I am very proud of my Labor colleagues in taking up the fight on this issue. It is not just these exploited workers that are suffering; it's everyone that is stuck in our overblown, overburdened immigration system who cannot get their paperwork done. Whether it's someone waiting for a parental visa, whether it's someone trying to have family reunion, there are so many people that we deal with in our offices every day whose lives are intimately affected by the decisions of the department of immigration. That burden would be a lot lighter if decisions could be made in a fair but, very importantly, timely manner. There is little prospect of things being timely with the kind of flooding of the immigration system that is taking place at the moment and the absolute mismanagement of it under this government.

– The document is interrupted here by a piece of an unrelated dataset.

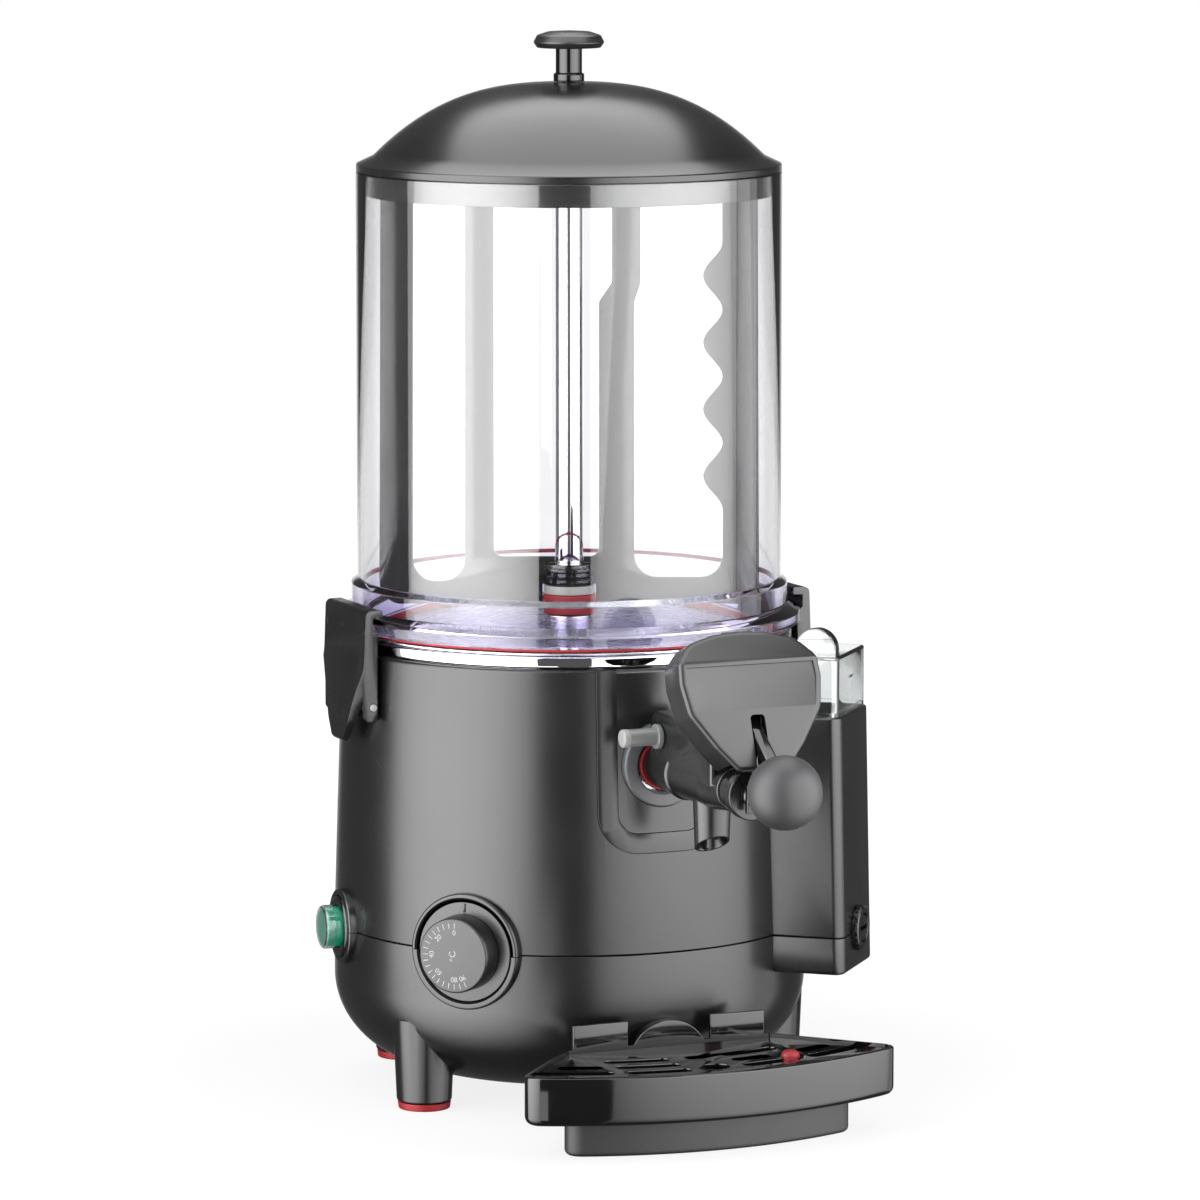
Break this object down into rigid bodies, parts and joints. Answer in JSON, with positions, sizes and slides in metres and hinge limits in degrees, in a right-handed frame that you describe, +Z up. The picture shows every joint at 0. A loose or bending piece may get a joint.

So, as we head towards estimates next week, you can be sure that we will be very fired up about these issues. You can be sure that we will be seeking accountability from the government. These issues not only affect people inside immigration but also affect all of us in the sense that we have very real labour and working conditions that are undermined by this loophole in our immigration system that is allowing essentially what looks to be perhaps hundreds of thousands of workers potentially working without a valid asylum claim but who are essentially here accessing the labour market.

People 100 per cent have a right to seek asylum in our nation and for it to be properly assessed. But we have procedures in our nation to make sure that people get a visa before they arrive here if they need one. Where are those procedures? What on earth is happening? No wonder Senator Keneally is seeking your accountability on these questions. So have no doubt there will be a lot more work to do in this place, and within the parliamentary committee system as a whole, on these questions. Australians deserve answers and this Senate deserves them too.